INPUT MATERIAL:
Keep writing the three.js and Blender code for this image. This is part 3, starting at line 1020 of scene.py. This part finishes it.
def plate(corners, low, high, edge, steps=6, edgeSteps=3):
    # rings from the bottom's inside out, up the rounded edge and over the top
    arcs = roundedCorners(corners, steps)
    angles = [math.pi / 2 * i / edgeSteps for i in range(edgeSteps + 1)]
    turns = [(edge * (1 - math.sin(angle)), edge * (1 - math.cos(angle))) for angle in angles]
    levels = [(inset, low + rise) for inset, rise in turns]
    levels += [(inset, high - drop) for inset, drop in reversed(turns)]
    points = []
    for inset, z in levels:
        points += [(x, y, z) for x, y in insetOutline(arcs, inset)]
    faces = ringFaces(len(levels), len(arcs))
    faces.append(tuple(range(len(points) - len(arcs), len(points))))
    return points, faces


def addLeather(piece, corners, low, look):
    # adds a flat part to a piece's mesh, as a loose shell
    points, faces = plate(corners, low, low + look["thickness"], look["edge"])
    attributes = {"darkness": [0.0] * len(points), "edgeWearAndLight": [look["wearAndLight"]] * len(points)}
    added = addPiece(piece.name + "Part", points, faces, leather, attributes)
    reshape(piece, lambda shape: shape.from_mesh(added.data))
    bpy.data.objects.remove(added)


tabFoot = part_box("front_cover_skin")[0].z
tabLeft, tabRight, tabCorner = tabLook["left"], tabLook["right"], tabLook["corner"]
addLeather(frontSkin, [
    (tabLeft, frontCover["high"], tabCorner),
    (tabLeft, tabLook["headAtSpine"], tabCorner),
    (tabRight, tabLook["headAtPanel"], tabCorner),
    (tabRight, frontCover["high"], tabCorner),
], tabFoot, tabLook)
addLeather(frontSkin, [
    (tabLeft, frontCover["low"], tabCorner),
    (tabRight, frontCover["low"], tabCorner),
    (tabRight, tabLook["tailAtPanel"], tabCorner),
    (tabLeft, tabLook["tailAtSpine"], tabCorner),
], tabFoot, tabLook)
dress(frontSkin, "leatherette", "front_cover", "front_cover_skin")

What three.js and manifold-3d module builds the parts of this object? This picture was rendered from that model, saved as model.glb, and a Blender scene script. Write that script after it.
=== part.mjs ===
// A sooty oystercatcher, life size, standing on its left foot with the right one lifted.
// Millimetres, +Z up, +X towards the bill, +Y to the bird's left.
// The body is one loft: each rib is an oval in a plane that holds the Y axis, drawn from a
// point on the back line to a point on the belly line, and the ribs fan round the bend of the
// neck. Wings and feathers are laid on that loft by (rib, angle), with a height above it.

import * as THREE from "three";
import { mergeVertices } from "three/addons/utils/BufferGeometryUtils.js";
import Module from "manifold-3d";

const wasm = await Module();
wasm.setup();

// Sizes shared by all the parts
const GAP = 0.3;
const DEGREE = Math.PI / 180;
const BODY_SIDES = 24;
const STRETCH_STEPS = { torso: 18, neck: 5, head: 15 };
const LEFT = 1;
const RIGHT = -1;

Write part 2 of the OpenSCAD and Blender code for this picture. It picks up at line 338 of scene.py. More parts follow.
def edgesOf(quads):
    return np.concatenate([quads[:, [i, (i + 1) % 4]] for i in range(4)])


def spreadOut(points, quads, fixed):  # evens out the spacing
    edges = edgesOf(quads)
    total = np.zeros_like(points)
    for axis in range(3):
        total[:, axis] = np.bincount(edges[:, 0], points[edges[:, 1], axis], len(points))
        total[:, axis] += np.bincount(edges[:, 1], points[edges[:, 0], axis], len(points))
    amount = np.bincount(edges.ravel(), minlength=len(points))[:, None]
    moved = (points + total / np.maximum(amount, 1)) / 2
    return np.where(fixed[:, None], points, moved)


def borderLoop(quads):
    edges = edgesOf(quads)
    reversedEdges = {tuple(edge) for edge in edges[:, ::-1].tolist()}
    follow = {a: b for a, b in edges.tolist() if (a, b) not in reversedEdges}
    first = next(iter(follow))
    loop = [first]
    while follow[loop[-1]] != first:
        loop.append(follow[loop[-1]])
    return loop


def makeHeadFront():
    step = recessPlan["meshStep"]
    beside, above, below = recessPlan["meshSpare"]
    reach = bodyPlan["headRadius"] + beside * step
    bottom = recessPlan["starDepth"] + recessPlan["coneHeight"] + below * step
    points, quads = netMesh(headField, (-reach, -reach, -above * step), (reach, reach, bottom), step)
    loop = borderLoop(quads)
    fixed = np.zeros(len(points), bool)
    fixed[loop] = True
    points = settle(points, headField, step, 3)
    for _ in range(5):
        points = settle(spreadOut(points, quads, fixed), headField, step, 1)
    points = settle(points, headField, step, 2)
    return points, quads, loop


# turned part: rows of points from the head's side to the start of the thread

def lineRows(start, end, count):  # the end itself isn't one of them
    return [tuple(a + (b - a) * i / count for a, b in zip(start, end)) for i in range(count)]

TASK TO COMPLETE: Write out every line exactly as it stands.

FULL RESPONSE:
Keep writing the three.js and Blender code for this image. This is part 3, starting at line 1020 of scene.py. This part finishes it.
def plate(corners, low, high, edge, steps=6, edgeSteps=3):
    # rings from the bottom's inside out, up the rounded edge and over the top
    arcs = roundedCorners(corners, steps)
    angles = [math.pi / 2 * i / edgeSteps for i in range(edgeSteps + 1)]
    turns = [(edge * (1 - math.sin(angle)), edge * (1 - math.cos(angle))) for angle in angles]
    levels = [(inset, low + rise) for inset, rise in turns]
    levels += [(inset, high - drop) for inset, drop in reversed(turns)]
    points = []
    for inset, z in levels:
        points += [(x, y, z) for x, y in insetOutline(arcs, inset)]
    faces = ringFaces(len(levels), len(arcs))
    faces.append(tuple(range(len(points) - len(arcs), len(points))))
    return points, faces


def addLeather(piece, corners, low, look):
    # adds a flat part to a piece's mesh, as a loose shell
    points, faces = plate(corners, low, low + look["thickness"], look["edge"])
    attributes = {"darkness": [0.0] * len(points), "edgeWearAndLight": [look["wearAndLight"]] * len(points)}
    added = addPiece(piece.name + "Part", points, faces, leather, attributes)
    reshape(piece, lambda shape: shape.from_mesh(added.data))
    bpy.data.objects.remove(added)


tabFoot = part_box("front_cover_skin")[0].z
tabLeft, tabRight, tabCorner = tabLook["left"], tabLook["right"], tabLook["corner"]
addLeather(frontSkin, [
    (tabLeft, frontCover["high"], tabCorner),
    (tabLeft, tabLook["headAtSpine"], tabCorner),
    (tabRight, tabLook["headAtPanel"], tabCorner),
    (tabRight, frontCover["high"], tabCorner),
], tabFoot, tabLook)
addLeather(frontSkin, [
    (tabLeft, frontCover["low"], tabCorner),
    (tabRight, frontCover["low"], tabCorner),
    (tabRight, tabLook["tailAtPanel"], tabCorner),
    (tabLeft, tabLook["tailAtSpine"], tabCorner),
], tabFoot, tabLook)
dress(frontSkin, "leatherette", "front_cover", "front_cover_skin")

What three.js and manifold-3d module builds the parts of this object? This picture was rendered from that model, saved as model.glb, and a Blender scene script. Write that script after it.
=== part.mjs ===
// A sooty oystercatcher, life size, standing on its left foot with the right one lifted.
// Millimetres, +Z up, +X towards the bill, +Y to the bird's left.
// The body is one loft: each rib is an oval in a plane that holds the Y axis, drawn from a
// point on the back line to a point on the belly line, and the ribs fan round the bend of the
// neck. Wings and feathers are laid on that loft by (rib, angle), with a height above it.

import * as THREE from "three";
import { mergeVertices } from "three/addons/utils/BufferGeometryUtils.js";
import Module from "manifold-3d";

const wasm = await Module();
wasm.setup();

// Sizes shared by all the parts
const GAP = 0.3;
const DEGREE = Math.PI / 180;
const BODY_SIDES = 24;
const STRETCH_STEPS = { torso: 18, neck: 5, head: 15 };
const LEFT = 1;
const RIGHT = -1;

Write part 2 of the OpenSCAD and Blender code for this picture. It picks up at line 338 of scene.py. More parts follow.
def edgesOf(quads):
    return np.concatenate([quads[:, [i, (i + 1) % 4]] for i in range(4)])


def spreadOut(points, quads, fixed):  # evens out the spacing
    edges = edgesOf(quads)
    total = np.zeros_like(points)
    for axis in range(3):
        total[:, axis] = np.bincount(edges[:, 0], points[edges[:, 1], axis], len(points))
        total[:, axis] += np.bincount(edges[:, 1], points[edges[:, 0], axis], len(points))
    amount = np.bincount(edges.ravel(), minlength=len(points))[:, None]
    moved = (points + total / np.maximum(amount, 1)) / 2
    return np.where(fixed[:, None], points, moved)


def borderLoop(quads):
    edges = edgesOf(quads)
    reversedEdges = {tuple(edge) for edge in edges[:, ::-1].tolist()}
    follow = {a: b for a, b in edges.tolist() if (a, b) not in reversedEdges}
    first = next(iter(follow))
    loop = [first]
    while follow[loop[-1]] != first:
        loop.append(follow[loop[-1]])
    return loop


def makeHeadFront():
    step = recessPlan["meshStep"]
    beside, above, below = recessPlan["meshSpare"]
    reach = bodyPlan["headRadius"] + beside * step
    bottom = recessPlan["starDepth"] + recessPlan["coneHeight"] + below * step
    points, quads = netMesh(headField, (-reach, -reach, -above * step), (reach, reach, bottom), step)
    loop = borderLoop(quads)
    fixed = np.zeros(len(points), bool)
    fixed[loop] = True
    points = settle(points, headField, step, 3)
    for _ in range(5):
        points = settle(spreadOut(points, quads, fixed), headField, step, 1)
    points = settle(points, headField, step, 2)
    return points, quads, loop


# turned part: rows of points from the head's side to the start of the thread

def lineRows(start, end, count):  # the end itself isn't one of them
    return [tuple(a + (b - a) * i / count for a, b in zip(start, end)) for i in range(count)]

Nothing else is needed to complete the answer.